5 The Minority Shareholder argued that this definition indicated that their shares should be valued as the median between a fully discounted value and the pro rata value of the shares on the basis that the IVSC’s guidance states that “Fair value requires the assessment of the price that is fair between two identified parties taking into account the respective advantages or disadvantages that each will gain from the transaction”. (Emphasis added.)

6 Snowden J did seem to accept, however, that the Majority Shareholder could potentially have derived an advantage (or a more significant advantage) from exercising the Buy-Out Option if he had done so just before a sale of the Company to a third party (such that he would have been able to deliver the entire shareholding of the Company to a buyer without the Minority Shareholder’s consent).

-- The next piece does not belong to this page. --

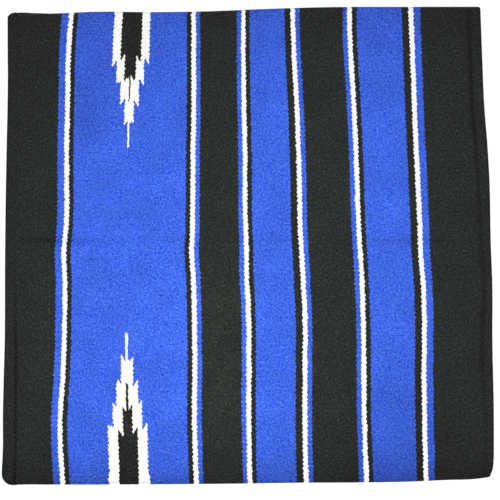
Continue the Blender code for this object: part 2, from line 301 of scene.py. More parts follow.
@dataclass(frozen=True)
class StripePlan:
    """The order of the stripes, in stitches from the left side, and the stepped spires' shape.

    Between two bands lie three thin stripes: a guard, a white line and a guard.
    """

    bands: tuple[Band, ...] = (
        Band(Yarn.BLACK, 22),
        Band(Yarn.BLUE, 49),
        Band(Yarn.BLACK, 17, 0.56),
        Band(Yarn.BLUE, 17),
        Band(Yarn.BLACK, 19, 0.61),
        Band(Yarn.BLUE, 19),
        Band(Yarn.BLACK, 27, 0.55),
    )
    lines: tuple[tuple[int, int, int], ...] = (
        (3, 2, 2),
        (2, 2, 2),
        (2, 2, 2),
        (3, 2, 2),
        (2, 2, 2),
        (3, 2, 3),
    )
    brick_offset: float = 0.25
    motif_axis: float = 53.75
    spire_black: float = 0.30
    fold_spire: Spire = Spire(
        white_steps=(
            Step(0.0, 4.4, 49.4, 52.9),
            Step(4.4, 8.0, 39.8, 43.2),
            Step(8.0, 12.0, 30.6, 33.6),
            Step(12.0, 16.0, 20.9, 23.9),
        ),
        black_steps=(
            Step(0.0, 5.0, 28.6, 31.7),
            Step(5.0, 8.6, 18.8, 22.2),
        ),
        white_line=(0.80, 63.0),
        black_line=(0.62, 40.7),
    )
    open_spire: Spire = Spire(
        white_steps=(
            Step(0.0, 5.4, 52.4, 55.9),
            Step(5.4, 9.0, 42.4, 45.5),
            Step(9.0, 12.1, 32.8, 35.9),
            Step(12.1, 16.4, 23.4, 26.3),
        ),
        black_steps=(
            Step(0.0, 4.4, 31.0, 34.1),
            Step(4.4, 8.1, 20.8, 24.3),
        ),
        white_line=(1.15, 65.7),
        black_line=(0.95, 43.6),
    )

    def stripes(self) -> list[Band]:
        """Return every stripe from left to right, with the thin lines between the bands.

        Returns:
            The stripes.
        """
        found = [self.bands[0]]
        for near, far, widths in zip(self.bands, self.bands[1:], self.lines):
            yarns = (far.yarn, Yarn.WHITE, near.yarn)
            found += [Band(yarn, stitches) for yarn, stitches in zip(yarns, widths)]
            found.append(far)
        return found

    def starts(self) -> list[int]:
        """Return the stitch at which each stripe starts, and last the one at which the cloth ends."""
        widths = [stripe.stitches for stripe in self.stripes()]
        return [sum(widths[:index]) for index in range(len(widths) + 1)]

    def known_counts(self) -> list[float]:
        """Return the counts of the places whose x the outline knows.

        Returns:
            The counts of the left side, left line, spires' axis, other white lines and right side.
        """
        starts = self.starts()
        lines = []
        for stripe, start in zip(self.stripes(), starts):
            if stripe.yarn is Yarn.WHITE:
                lines.append(start + stripe.stitches / 2 + self.brick_offset)
        return [0.0, lines[0], self.motif_axis, *lines[1:], float(starts[-1])]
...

Since there was no such planned sale, the question of whether such a sale would have justified a non-discounted share valuation did not arise for determination. Nevertheless, based on Snowden J’s primary findings, it does not appear that it would have resulted in a different outcome.

7 It having been argued by the Minority Shareholder that the Majority Shareholder was required to make some allowance for the types of ‘equitable’ factors that come into play under the unfair prejudice regime in sections 994 – 996 of the Companies Act 2006 or which fall to be considered on a petition for a winding-up order on the just and equitable ground in section 112(1)(g) of the Insolvency Act 1986. Such a conclusion would have meant that the Majority Shareholder was required to undertake an assessment of (among other matters) his own conduct.

See in this regard Altera Voyageur Production Ltd v Premier Oil E&P UK Ltd [2020] EWHC 1891 (Comm) in which it was held that worked examples included in an appendix to a contract took precedence in the event of a conflict with the narrative for the calculation set out in the main body of the agreement.